The class conflict of the coalition’s cuts

– Huseyin Kishi contributed with this report.

A spectre is haunting Europe, the spectre of neo-liberalism.

The workers did not cause the worldwide recession, it is the result of the neo-liberalism agenda failing.

This “new constitutionalism” according to the political scientist Stephen Gill, has resulted in the decline of national sovereignty democracy – caused by dominance of private capital in the world economy and enhanced capital mobility. This same mobility of capital causes a domino effect.


George Osborne displays the budget box before announcing plans to slash spending. Photo: The Prime Minister's Office
The economist Raghuram Rajan asserts that before the   recession, of the growth in real incomes between 1976 and 2007, 58% of it went to the top 1%.
In 2010 Britain’s richest have seen their wealth increase by a third according to a report by The Sunday Times, despite the global financial collapse. The majority of their wealth is vested in property, resources, banking, or pharmaceuticals.

In contrast, though Britain is one of the wealthiest countries in the world, a report by the Organisation for Economic Co-operation and Development (OECD) found that the UK’s poorest have a lower likelihood of achieving higher wages and a better education than in other western countries.

Fundamentally, the cuts will mask the cuts of the global financial breakdown of neo-liberalism, pass those costs onto the working class, attack the welfare state with means to privatise those services (and therein lose any democratic accountability or financial transparency). Lastly, it is the failing of the Labour party to offer any alternative to this agenda.
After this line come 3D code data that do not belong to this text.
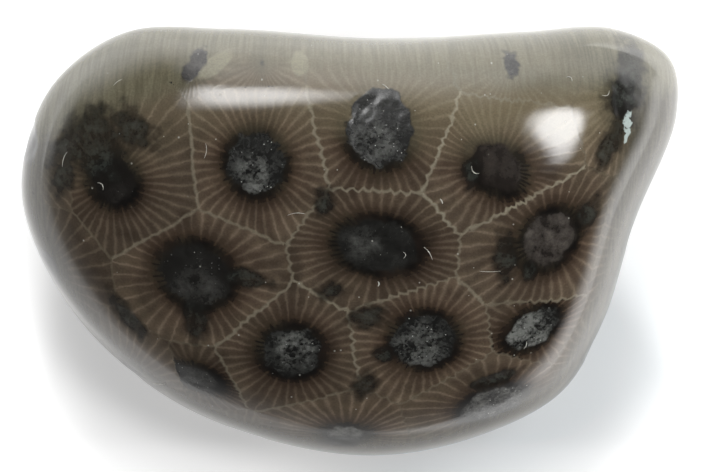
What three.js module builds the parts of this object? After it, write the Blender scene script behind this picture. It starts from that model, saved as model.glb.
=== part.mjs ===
// A polished head of fossil colony coral: one tumbled pebble of stone, lying on its worn flat underside.
//
// Frame: millimetres, +Z up, +X along the longest side, origin under the middle of the pebble on the
// plane it rests on. +Y points to the slightly hollow long side.
//
// The pebble is star shaped about its vertical axis. Every ray from that axis runs out to the waist
// outline, and the crown and the underside close over it with a full, superelliptic shoulder.

import * as THREE from 'three';

// Driving dimensions, mm.
const LENGTH = 54.0;
const WIDTH = 35.3;
const HEIGHT = 20.0;
const WAIST_HEIGHT = 8.6;

// The underside would close this far below the waist. The resting flat cuts it off at z = 0.
const UNDERSIDE_DEPTH = 9.3;

// How square the shoulders are: 2 is an ellipse, larger is flatter on top with a tighter shoulder.
const CROWN_FULLNESS = 2.9;
const UNDERSIDE_FULLNESS = 2.6;

// Near the axis the level lines are a plain oval. They take on the outline's corners towards the waist.
const OVAL_HALF_LENGTH = 25.0;
const OVAL_HALF_WIDTH = 17.6;

// The waist outline, anticlockwise from the blunt left end, before it is fitted to LENGTH and WIDTH.
const WAIST_POINTS = [
  [-27.0, 5.0],
  [-25.8, -0.6],
  [-21.5, -7.4],
  [-14.5, -13.2],
  [-6.0, -16.6],
  [2.0, -17.7],
  [9.9, -16.3],
  [17.3, -12.5],
  [20.8, -6.5],
  [23.4, 1.7],
  [26.8, 10.2],
  [26.3, 14.9],
  [21.6, 17.45],
  [14.0, 17.2],
  [2.5, 16.6],
  [-10.0, 17.4],
  [-18.5, 17.1],
  [-24.6, 12.6],
];

// Facets: columns round the waist, and rows from the top to the waist and on down to the flat.
const COLUMNS = 88;
const CROWN_ROWS = 22;
const UNDERSIDE_ROWS = 14;

// The outline as evenly spaced points on one closed smooth curve, fitted to the length and width.
function waistOutline() {
  const points = WAIST_POINTS.map(([x, y]) => new THREE.Vector3(x, y, 0));
  const curve = new THREE.CatmullRomCurve3(points, true, 'centripetal');
  const outline = curve.getSpacedPoints(COLUMNS).slice(0, COLUMNS);
  const box = new THREE.Box3().setFromPoints(outline);
  const middle = box.getCenter(new THREE.Vector3());
  const size = box.getSize(new THREE.Vector3());
  const fit = new THREE.Vector3(LENGTH / size.x, WIDTH / size.y, 1);
  return outline.map((point) => point.sub(middle).multiply(fit));
}

// Distance from the axis at a given share of the way out, along the ray to one waist point.
function reach(waistPoint, share) {
  const rim = Math.hypot(waistPoint.x, waistPoint.y);
  const oval = rim / Math.hypot(waistPoint.x / OVAL_HALF_LENGTH, waistPoint.y / OVAL_HALF_WIDTH);
  return share * (oval + (rim - oval) * share * share);
}

// A point of the profile, as a share of the way out and a share of the way up or down.
// The angle is zero at the waist and a right angle on the axis.
function profile(angle, fullness) {
  const out = Math.cos(angle);
  const up = Math.sin(angle);
  const scale = (out ** fullness + up ** fullness) ** (-1 / fullness);
  return { out: out * scale, up: up * scale };
}

// Rows of the surface from just below the top down to the edge of the resting flat.
function surfaceRows() {
  const rows = [];
  const rightAngle = Math.PI / 2;
  for (let row = 1; row <= CROWN_ROWS; row += 1) {
    const { out, up } = profile(rightAngle * (1 - row / CROWN_ROWS), CROWN_FULLNESS);
    rows.push({ share: out, height: WAIST_HEIGHT + up * (HEIGHT - WAIST_HEIGHT) });
  }
  const flatUp = WAIST_HEIGHT / UNDERSIDE_DEPTH;
  const flatOut = (1 - flatUp ** UNDERSIDE_FULLNESS) ** (1 / UNDERSIDE_FULLNESS);
  const flatAngle = Math.atan2(flatUp, flatOut);
  for (let row = 1; row < UNDERSIDE_ROWS; row += 1) {
    const { out, up } = profile((flatAngle * row) / UNDERSIDE_ROWS, UNDERSIDE_FULLNESS);
    rows.push({ share: out, height: WAIST_HEIGHT - up * UNDERSIDE_DEPTH });
  }
  rows.push({ share: flatOut, height: 0 });
  return rows;
}

// The whole pebble as one closed skin: a fan at the top, bands between rows and a fan across the flat.
function pebbleGeometry() {
  const outline = waistOutline();
  const rows = surfaceRows();
  const positions = [0, 0, HEIGHT];
  for (const { share, height } of rows) {
    for (const point of outline) {
      const distance = reach(point, share) / Math.hypot(point.x, point.y);
      positions.push(point.x * distance, point.y * distance, height);
    }
  }
  const top = 0;
  const bottom = positions.length / 3;
  positions.push(0, 0, 0);

  const vertex = (row, column) => 1 + row * COLUMNS + (column % COLUMNS);
  const lastRow = rows.length - 1;
  const triangles = [];
  for (let column = 0; column < COLUMNS; column += 1) {
    triangles.push(top, vertex(0, column), vertex(0, column + 1));
    for (let row = 0; row < lastRow; row += 1) {
      const a = vertex(row, column);
      const b = vertex(row + 1, column);
      const c = vertex(row + 1, column + 1);
      const d = vertex(row, column + 1);
      triangles.push(a, b, c, a, c, d);
    }
    triangles.push(bottom, vertex(lastRow, column + 1), vertex(lastRow, column));
  }

  const geometry = new THREE.BufferGeometry();
  geometry.setAttribute('position', new THREE.Float32BufferAttribute(positions, 3));
  geometry.setIndex(triangles);
  geometry.computeVertexNormals();
  return geometry;
}

// Polished limestone: grey-brown fossil coral with a wet-looking gloss.
const coralStone = new THREE.MeshStandardMaterial({
  color: 0x50463a,
  roughness: 0.16,
  metalness: 0.0,
});

const coralHead = new THREE.Mesh(pebbleGeometry(), coralStone);
coralHead.name = 'coral_head';

const group = new THREE.Group();
group.add(coralHead);

export default group;
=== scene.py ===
import math
from collections import namedtuple
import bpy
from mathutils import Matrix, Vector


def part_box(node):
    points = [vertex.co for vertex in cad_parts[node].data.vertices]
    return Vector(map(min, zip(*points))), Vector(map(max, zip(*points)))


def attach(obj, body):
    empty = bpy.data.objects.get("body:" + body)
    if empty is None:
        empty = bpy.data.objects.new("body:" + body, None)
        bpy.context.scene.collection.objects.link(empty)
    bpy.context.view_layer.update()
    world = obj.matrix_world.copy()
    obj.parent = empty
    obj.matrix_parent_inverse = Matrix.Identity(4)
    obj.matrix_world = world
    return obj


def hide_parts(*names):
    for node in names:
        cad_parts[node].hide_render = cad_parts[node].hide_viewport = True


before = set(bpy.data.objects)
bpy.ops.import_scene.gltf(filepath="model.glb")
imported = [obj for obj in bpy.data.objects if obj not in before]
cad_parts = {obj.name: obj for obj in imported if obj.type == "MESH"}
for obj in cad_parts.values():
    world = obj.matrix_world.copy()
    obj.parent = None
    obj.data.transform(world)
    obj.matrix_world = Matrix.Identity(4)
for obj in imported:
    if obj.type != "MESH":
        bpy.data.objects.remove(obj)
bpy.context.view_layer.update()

from types import SimpleNamespace

import bpy
import numpy as np
from mathutils import Vector, noise


# ------------------------------------------------------------------ the pebble
# One piece of a coral head, turned to limestone where it was buried, broken off, rolled round by
# water and then tumbled to a high polish. It lies loose on its worn underside.
# Lengths here are millimetres on the stone, and become metres when the mesh is made.

MM = 0.001
low, high = (np.array(corner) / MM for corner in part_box("coral_head"))
LENGTH, WIDTH, HEIGHT = high - low
WAIST_HEIGHT = 0.43 * HEIGHT
UNDERSIDE_DEPTH = 0.465 * HEIGHT
CROWN_FULLNESS = 2.9
UNDERSIDE_FULLNESS = 2.6
OVAL_HALF_LENGTH = 25.0
OVAL_HALF_WIDTH = 17.6

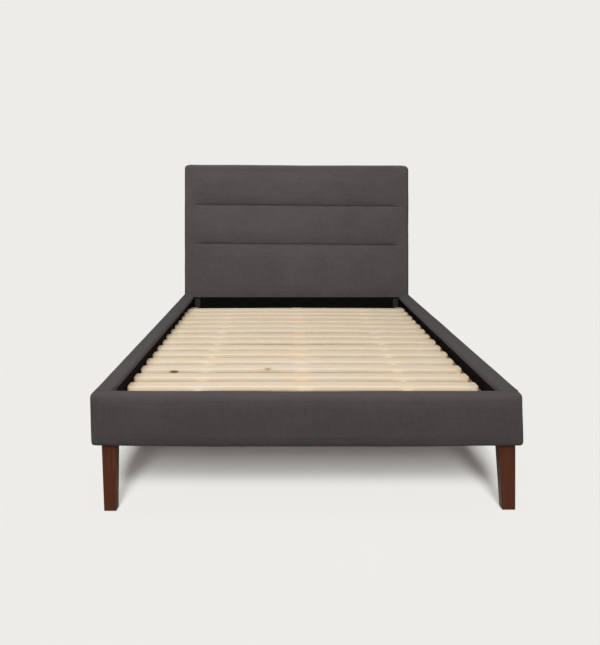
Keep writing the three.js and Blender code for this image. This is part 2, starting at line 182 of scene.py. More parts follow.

As a result of macro-economic policy that is removed from the control and decision-making of representative democratic government, this has      allowed for an ideological driven approach towards the cuts.

The new coalition government has been formed by two political ideologies.

The Liberal Democrat’s ideology is that of free market liberalism. The Conservatives have moved on from Thatcherism (which is essentially neo-liberalism) and now find themselves partaking in liberal conservatism, which is liberal values and a  free market agenda (sound familiar?).

So ideologically and economically these two parties have now set a trajectory for the cuts to follow, which takes aim at the poorest, the disabled, and women.

These are the strongest cuts in spending since World War II.

According to a social attitudes report that the Guardian highlighted: “Only 8% support cuts. The most popular view, held by 50%, is that spending and taxation levels should stay as they are.”

Universities are now facing cuts and youth unemployment is on the rise. Public sector pensions are to be affected, alongside the huge job losses that will occur and our corporate media tells us are necessary and courageous.

The government has put forward an agenda that can only be described as a course of shock therapy.

These cuts are nothing short of malicious. They are a systemic attack on the welfare state, on services that the majority of people in the UK rely on. It is an attack on the working poor. It is an attack on the trade unions. In short: it is a masked class conflict.

It is time to organise and to fight back.

One Response to The class conflict of the coalition’s cuts

  1. Mike Hodges says:

    Excellent article even though I fail to agree with most of your arguments.

    Why do so many depend on the state? Why should we not, as a society, encourage people to stand on their own two feet rather than sit with their hands out? Surely the welfare state was envisaged as a safety net rather than as a permanent crutch? Our nation needs to put as many people to work as we can. But not make-work, such as most of the state sector or “pork barrel” state projects, but productive work. Manufacturing, service industries, financial sector (yes, and that means banking!), creative industries, entertainment etc etc. Jobs that earn money not dependent on the ever shrinking public trough.

    As for inequalities of opportunity, wealth, health and social status? Sorry, that’s the way the world works. Even in societies that professed themselves socialist/communist/Marxist there have always been those who are “more equal” than others. Such societies, no matter the high ideals of their progenitors, have invariably descended into rigid centralised systems that limit personal freedoms as a matter of course. The ideal isn’t the issue. Applying it to flawed human beings is.

    Interesting comment re Stephen Gill. I must look up his works.